CHRISTIAN JOY

‘The fruit of the Spirit is … joy.’

Galatians 5:22

The end of religion is not penitence, it is not contrition, it is not conviction of sin; it is something better than all that. The end of religion, to which it is all working, is joy. Jesus Christ Himself ‘for the joy which was set before Him endured the Cross.’ So, again, St. Paul, in prison chained to a soldier, with many disappointments and trials, yet he said, ‘Rejoice in the Lord alway, and again I say rejoice.’

What does Christian joy consist in?

I. The first joy is the joy of being forgiven.—Are there some who do not know the joy of being forgiven? They certainly cannot know that joy until they have known the pain of penitence. Look into your consciences and see what is on your conscience. Only in this way can you work towards the joy of being forgiven.

II. There is the joy of companionship.—Part of the joy of Christ was that He was not alone, and the only moment when He was in real agony of spirit was when the Father’s face seemed to be blotted out from Him, and He cried, ‘My God, My God, why hast Thou forsaken Me?’ Christ bore that in order that no one might ever be forsaken.

III. There is the joy of service.—I am never tired of repeating those beautiful words of Bishop Phillips Brooks: ‘It is not when the ship is fretting her side against the wharf that she has found her true joy, but when she has cut the rope which binds her to the wharf and is out upon the ocean with the wind over her and the waters under her; it is then that she knows the true joy a ship is made for as she plunges across the sea.’ Can you not see what is meant? It is not when a man is fretting his sides against the wharf, as it were, of his own self; it is not when he is saying, ‘What will people think of me?’—that is not the full joy a man is made for; but when he has cut the rope that binds him to himself and is out upon the ocean of loving work for God and man, with the wind of the Spirit over him and the water of humanity under him—then he knows the true joy he is made for.

IV. There is the joy of growth.—How lovely it is to think of the Church as a beautiful garden, and the Holy Spirit coming down upon it like dew and making all the plants grow. It is a lovely thing, of course, to see flowers grow, but it is still lovelier to see boys and girls growing up in a family and all their character developing; they seem sometimes to get more loving, more unselfish, like the beautiful flowers, every day under the influence of the Holy Spirit. That is the joy of growth.

V. There is the joy of strength.—‘The joy of the Lord is your strength.’ You know those beautiful pictures by Mr. Watts of Sir Galahad riding forth to battle with his armour on, full of the joy of strength; or that other picture of ‘Aspiration,’ where the young knight looks across the field of life with his spear and shining armour. That is the joy of strength. And there ought not to be a young man or woman present who has not got the joy of strength. We are not meant to be miserably weak people, driven about by every wind of doctrine and beaten down by temptation. We are meant to be young knights, going forth in all the glorious strength of the Holy Spirit, conquering and to conquer. We must ask for the joy of strength.

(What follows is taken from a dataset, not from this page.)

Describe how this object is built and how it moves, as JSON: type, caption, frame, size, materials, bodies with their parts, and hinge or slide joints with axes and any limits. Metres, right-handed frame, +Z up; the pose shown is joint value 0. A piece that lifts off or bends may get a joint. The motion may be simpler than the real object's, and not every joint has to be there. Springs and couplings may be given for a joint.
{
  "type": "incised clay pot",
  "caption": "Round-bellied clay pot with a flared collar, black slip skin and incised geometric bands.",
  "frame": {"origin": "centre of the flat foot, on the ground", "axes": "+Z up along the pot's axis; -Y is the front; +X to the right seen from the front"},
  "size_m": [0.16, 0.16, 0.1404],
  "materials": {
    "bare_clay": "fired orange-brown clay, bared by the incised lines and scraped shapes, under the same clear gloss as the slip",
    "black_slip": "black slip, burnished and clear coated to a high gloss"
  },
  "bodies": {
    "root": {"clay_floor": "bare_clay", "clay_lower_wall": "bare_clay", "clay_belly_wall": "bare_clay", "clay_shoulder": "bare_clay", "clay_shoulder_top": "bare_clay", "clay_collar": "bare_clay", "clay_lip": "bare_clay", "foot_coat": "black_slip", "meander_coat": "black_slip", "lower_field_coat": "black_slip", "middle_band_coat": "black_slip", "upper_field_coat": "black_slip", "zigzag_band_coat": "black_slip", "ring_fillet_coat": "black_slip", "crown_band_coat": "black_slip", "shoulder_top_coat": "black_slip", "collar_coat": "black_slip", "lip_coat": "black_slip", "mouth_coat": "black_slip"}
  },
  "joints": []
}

Bishop A. F. Winnington-Ingram.

Illustration

‘It was said by a great writer that the goodness of work was in proportion to the joy of the workman. I come across, for instance, some parish priest who has toiled in East London for thirty years unnoticed and unknown. Do I find him depressed? I find him tired, weary, old before his time, but find a joy upholding him. You will remember Matthew Arnold’s beautiful words:—

‘ ’Twas August, and the fierce sun overhead

Smote on the squalid streets of Bethnal Green,

And the pale weaver through his windows seen

In Spitalfields, looked thrice dispirited;

I met a preacher there I knew, and said:

“Ill and o’er-worked, how fare you in this scene?”

“Bravely,” said he, “for I of late have been

Much cheered with thoughts of Christ, the Living Bread.”

O human soul! so long as thou canst so

Set up a mark of everlasting light,

Above the howling senses’ ebb and flow,

To cheer thee and to right thee if thou roam,

Not with lost toil thou labourest through the night!